→ Goal
From the records below, extract only the lines running from the line with "clear_scene()" to the line with "zip(*points))), Vector(map(max, zip(*points)))", both lines included, reproducing them exactly.

→ Provided records
○ ○ ○ ○ ○ ○ ○

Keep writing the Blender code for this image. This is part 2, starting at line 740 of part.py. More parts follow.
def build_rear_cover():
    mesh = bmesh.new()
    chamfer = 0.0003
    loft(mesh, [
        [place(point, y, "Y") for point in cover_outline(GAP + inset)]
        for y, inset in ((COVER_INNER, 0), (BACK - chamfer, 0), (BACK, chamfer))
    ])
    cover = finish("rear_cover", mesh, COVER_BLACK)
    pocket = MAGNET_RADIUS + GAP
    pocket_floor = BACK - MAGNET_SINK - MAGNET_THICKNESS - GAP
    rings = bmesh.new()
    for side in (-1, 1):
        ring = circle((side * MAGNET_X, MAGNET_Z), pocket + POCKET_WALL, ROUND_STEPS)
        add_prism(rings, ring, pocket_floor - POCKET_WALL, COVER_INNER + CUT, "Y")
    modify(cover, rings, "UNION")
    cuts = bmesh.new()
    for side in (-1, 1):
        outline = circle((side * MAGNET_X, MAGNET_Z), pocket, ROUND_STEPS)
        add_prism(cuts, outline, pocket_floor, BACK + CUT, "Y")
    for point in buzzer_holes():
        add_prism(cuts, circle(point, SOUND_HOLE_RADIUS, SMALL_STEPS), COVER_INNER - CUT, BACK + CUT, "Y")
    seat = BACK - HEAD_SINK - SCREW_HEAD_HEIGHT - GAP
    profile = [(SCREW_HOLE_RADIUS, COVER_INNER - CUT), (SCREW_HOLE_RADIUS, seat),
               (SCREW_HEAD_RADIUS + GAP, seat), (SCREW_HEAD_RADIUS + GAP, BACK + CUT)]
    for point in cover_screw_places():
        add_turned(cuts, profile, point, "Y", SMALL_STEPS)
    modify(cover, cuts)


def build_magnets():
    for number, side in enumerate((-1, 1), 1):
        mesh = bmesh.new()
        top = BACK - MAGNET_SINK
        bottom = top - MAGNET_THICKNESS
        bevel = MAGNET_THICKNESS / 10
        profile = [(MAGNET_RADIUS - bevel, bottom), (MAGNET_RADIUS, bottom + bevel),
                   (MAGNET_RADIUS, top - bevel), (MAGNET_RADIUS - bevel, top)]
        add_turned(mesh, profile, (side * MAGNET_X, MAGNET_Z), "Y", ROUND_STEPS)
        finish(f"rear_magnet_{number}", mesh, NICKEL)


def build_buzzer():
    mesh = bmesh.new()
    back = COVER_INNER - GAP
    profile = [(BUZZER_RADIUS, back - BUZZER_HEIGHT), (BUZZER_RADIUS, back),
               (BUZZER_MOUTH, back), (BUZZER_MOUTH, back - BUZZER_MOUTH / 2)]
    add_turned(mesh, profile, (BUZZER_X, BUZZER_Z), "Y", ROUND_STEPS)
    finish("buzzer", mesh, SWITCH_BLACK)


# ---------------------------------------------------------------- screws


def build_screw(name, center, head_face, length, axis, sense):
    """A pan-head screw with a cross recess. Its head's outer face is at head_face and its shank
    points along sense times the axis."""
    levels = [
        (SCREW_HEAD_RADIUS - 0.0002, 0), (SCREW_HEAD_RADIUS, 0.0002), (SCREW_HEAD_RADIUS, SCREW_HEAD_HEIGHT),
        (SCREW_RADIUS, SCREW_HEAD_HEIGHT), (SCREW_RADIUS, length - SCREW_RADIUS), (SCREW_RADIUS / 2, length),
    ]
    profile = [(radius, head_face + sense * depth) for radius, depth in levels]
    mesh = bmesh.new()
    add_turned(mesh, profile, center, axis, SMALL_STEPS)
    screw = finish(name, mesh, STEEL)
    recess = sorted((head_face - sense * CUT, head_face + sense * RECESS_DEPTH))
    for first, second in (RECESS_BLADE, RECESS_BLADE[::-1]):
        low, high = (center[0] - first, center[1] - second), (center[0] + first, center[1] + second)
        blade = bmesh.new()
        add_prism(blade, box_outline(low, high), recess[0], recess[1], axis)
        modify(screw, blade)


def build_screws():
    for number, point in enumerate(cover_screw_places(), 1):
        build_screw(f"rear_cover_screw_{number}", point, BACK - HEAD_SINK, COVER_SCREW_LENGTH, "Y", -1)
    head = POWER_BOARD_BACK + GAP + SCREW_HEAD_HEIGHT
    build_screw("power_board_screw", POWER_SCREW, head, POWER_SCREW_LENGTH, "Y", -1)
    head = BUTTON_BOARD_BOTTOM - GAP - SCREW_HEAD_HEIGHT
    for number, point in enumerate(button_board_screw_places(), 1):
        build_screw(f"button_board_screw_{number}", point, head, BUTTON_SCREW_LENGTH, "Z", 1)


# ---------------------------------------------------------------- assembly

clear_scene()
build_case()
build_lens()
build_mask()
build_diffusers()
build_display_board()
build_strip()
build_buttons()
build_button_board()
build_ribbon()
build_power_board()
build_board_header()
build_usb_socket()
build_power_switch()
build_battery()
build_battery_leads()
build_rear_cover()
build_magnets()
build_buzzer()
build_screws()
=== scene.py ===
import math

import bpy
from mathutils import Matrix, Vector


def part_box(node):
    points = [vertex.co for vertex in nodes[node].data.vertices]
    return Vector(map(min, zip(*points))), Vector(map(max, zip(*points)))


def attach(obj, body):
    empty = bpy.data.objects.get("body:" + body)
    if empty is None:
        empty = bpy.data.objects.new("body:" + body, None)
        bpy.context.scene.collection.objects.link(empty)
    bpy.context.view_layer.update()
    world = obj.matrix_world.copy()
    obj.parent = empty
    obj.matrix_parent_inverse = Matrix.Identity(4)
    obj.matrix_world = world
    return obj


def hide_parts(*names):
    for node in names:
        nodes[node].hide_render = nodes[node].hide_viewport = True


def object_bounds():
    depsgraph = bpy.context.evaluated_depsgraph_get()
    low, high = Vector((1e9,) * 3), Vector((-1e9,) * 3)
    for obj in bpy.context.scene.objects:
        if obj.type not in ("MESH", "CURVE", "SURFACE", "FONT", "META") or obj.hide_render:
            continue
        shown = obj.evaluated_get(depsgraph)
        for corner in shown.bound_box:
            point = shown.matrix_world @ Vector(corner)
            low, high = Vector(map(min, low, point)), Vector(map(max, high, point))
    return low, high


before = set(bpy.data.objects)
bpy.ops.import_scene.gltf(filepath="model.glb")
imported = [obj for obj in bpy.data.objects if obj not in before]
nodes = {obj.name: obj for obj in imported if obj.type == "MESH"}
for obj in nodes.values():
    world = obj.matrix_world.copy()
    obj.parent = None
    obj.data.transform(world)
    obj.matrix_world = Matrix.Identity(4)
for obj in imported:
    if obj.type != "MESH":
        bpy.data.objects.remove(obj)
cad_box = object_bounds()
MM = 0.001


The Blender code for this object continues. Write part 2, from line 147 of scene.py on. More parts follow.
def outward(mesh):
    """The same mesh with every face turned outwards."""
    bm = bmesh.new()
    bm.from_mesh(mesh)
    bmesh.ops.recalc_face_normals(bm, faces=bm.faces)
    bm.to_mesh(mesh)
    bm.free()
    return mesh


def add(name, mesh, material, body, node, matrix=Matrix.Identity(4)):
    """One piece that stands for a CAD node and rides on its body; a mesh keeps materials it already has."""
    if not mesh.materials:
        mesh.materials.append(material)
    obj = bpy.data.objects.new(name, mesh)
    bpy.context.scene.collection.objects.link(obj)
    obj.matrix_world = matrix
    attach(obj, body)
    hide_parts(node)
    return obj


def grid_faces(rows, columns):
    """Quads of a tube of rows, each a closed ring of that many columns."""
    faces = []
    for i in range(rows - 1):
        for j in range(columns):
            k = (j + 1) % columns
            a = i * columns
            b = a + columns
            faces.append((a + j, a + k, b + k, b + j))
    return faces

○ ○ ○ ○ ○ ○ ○

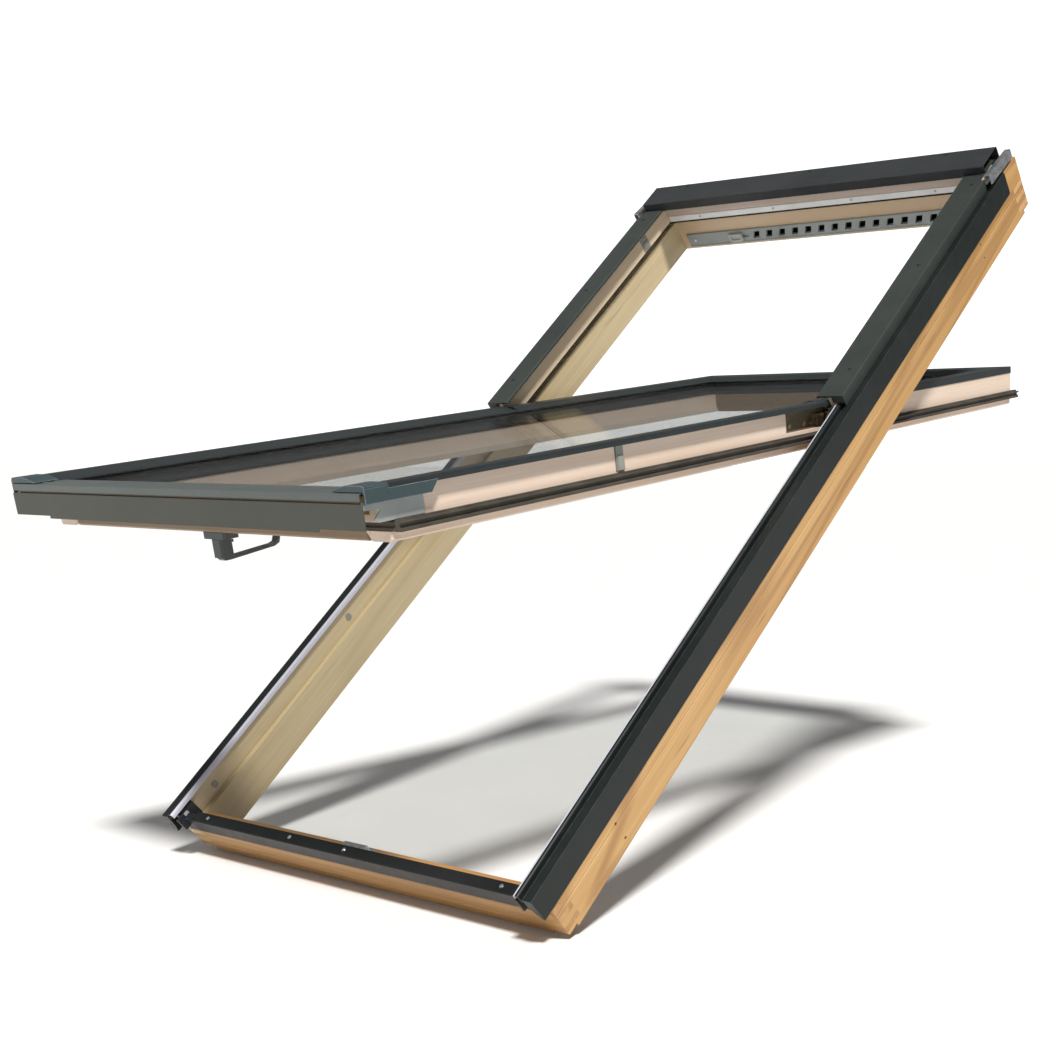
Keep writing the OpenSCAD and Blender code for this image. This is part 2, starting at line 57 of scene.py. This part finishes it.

○ ○ ○ ○ ○ ○ ○

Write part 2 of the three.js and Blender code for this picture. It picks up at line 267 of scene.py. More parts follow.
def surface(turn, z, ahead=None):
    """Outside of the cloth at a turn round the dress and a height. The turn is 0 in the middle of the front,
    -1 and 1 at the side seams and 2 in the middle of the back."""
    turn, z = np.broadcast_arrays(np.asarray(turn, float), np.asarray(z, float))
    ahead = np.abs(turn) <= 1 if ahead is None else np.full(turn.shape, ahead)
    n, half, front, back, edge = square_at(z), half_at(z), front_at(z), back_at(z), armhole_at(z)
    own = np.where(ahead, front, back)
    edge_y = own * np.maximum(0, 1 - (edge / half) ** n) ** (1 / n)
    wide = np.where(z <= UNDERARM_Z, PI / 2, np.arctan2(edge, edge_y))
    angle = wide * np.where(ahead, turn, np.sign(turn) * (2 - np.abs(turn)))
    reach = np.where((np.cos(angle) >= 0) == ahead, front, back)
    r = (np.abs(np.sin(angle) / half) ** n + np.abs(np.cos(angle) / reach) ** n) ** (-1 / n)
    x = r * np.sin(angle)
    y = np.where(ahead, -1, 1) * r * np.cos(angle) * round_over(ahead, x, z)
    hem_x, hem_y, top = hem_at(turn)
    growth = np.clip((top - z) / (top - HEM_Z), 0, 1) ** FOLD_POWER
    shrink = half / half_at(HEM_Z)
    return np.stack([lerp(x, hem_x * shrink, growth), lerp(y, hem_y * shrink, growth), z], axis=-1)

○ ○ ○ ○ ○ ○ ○

→ Full output
clear_scene()
build_case()
build_lens()
build_mask()
build_diffusers()
build_display_board()
build_strip()
build_buttons()
build_button_board()
build_ribbon()
build_power_board()
build_board_header()
build_usb_socket()
build_power_switch()
build_battery()
build_battery_leads()
build_rear_cover()
build_magnets()
build_buzzer()
build_screws()
=== scene.py ===
import math

import bpy
from mathutils import Matrix, Vector


def part_box(node):
    points = [vertex.co for vertex in nodes[node].data.vertices]
    return Vector(map(min, zip(*points))), Vector(map(max, zip(*points)))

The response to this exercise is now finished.